Surrounded by 14 students from a local Jewish day school — and as many dreidels — the commander in chief tried his hand at the age-old game Tuesday during a menorah-lighting in the Oval Office celebrating the first night of Chanukah.

Looking at the pile of chocolate gelt, Clinton told the youngsters: “Nobody can take everything. No matter what the game says, you have to split it.”

Clinton was among several dozen world leaders who lit candles at sundown in their respective countries, kicking off the holiday — and a yearlong celebration of Israel’s 50th anniversary.

The children gathered with Clinton around a menorah given to him by Mayrim Baram, an Israeli whose son died in the 1973 Yom Kippur War. Baram crafted the ornate, silver-and-gold menorah as a tribute to Clinton’s efforts to promote peace in the Middle East.

“I know that your teachers and rabbis have instilled in you the values of compassion, justice and tolerance,” Clinton told the students from Adas Israel Synagogue’s Jewish day school in Washington.

“If you have courage to follow those values, you can be the Maccabees of our times.”

The children sang the blessing over the candles, then broke out into a lively rendition of Peter, Paul and Mary’s “Light One Candle.” One of their teachers, Marilyn Fine, said they chose the song because it has “a message that we think is every bit as American as it is Jewish.”

The fourth-, fifth- and sixth-grade children, many of whose families altered their vacation plans so they could take part in the ceremony, were visibly ecstatic, even giddy, as they stood astride the president.

Eleven-year-old Danny Lew, who lit the candles, said afterward that he was not sure why he was given the honor.

“It might have been because I’m president of the student council at my school or it might have been because my father works here,” he said, referring to Jack Lew, deputy director of the Office of Management and Budget.

The younger Lew had to improvise when one of his teachers, perhaps overwhelmed by her surroundings, accidentally lit the first candle instead of the shamas, or lead candle.

Hana Lieberman, the 9-year-old daughter of Sen. Joseph Lieberman (D-Conn.), said she was impressed by how Clinton “knew everything about Chanukah.”

“It seemed he had played dreidel before,” she added.

Indeed, it wasn’t the first time Clinton hosted local children at the White House to celebrate the holiday.

But this time around, nobody’s hair caught on fire as it did in 1994, when Clinton had to pat out a flame that singed the curls of a very embarrassed young girl.

Meanwhile, in brief remarks to reporters, Clinton said he was hopeful about the prospects for advancing the peace process between Israel and the Palestinians and between Israel and Syria next year.

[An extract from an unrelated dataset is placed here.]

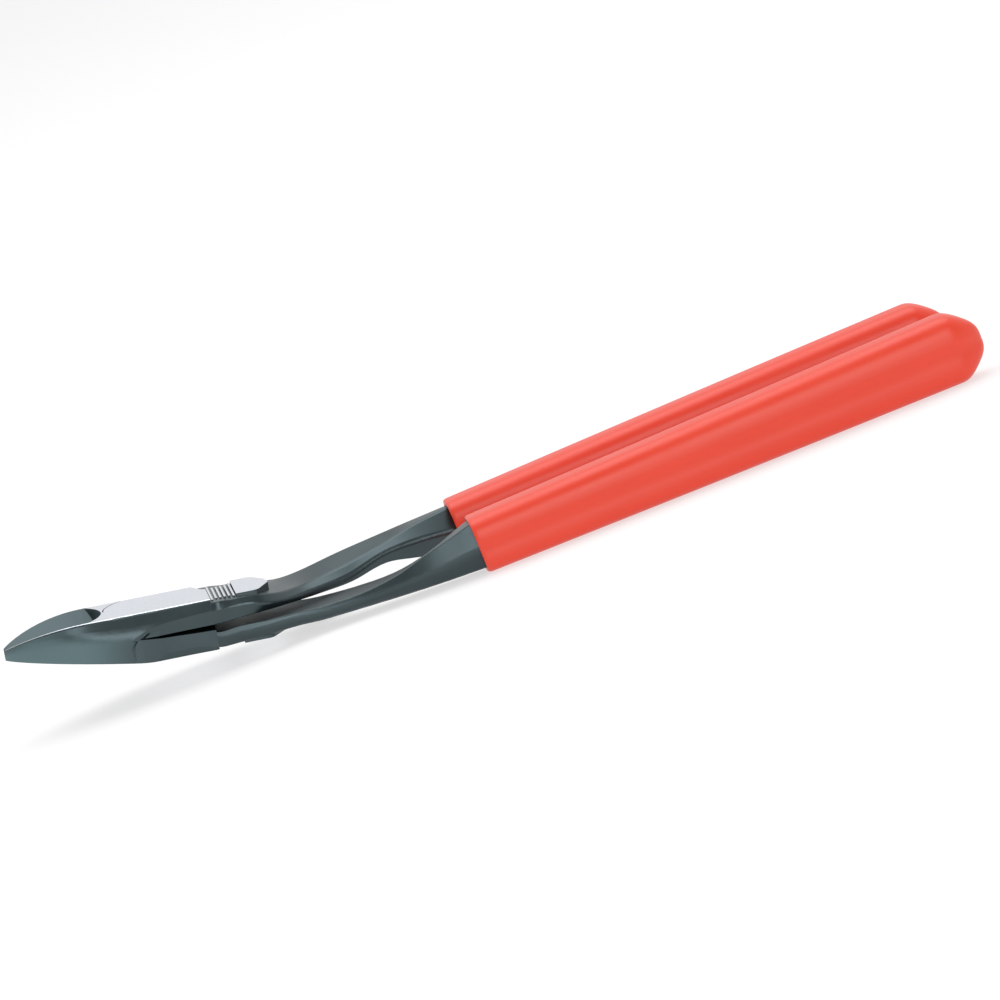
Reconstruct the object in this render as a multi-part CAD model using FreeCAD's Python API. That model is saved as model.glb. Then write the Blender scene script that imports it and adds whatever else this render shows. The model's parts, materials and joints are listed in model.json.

“I think the openness is there, and I think that people are sobered by the consequences of the absence of a viable peace process,” Clinton said, adding that his optimism was based in part on Palestinian progress on security issues and Israel’s discussions of troop pullbacks from the West Bank.

“Maybe it’s just the holiday season, but I’m feeling pretty upbeat about it,” he said.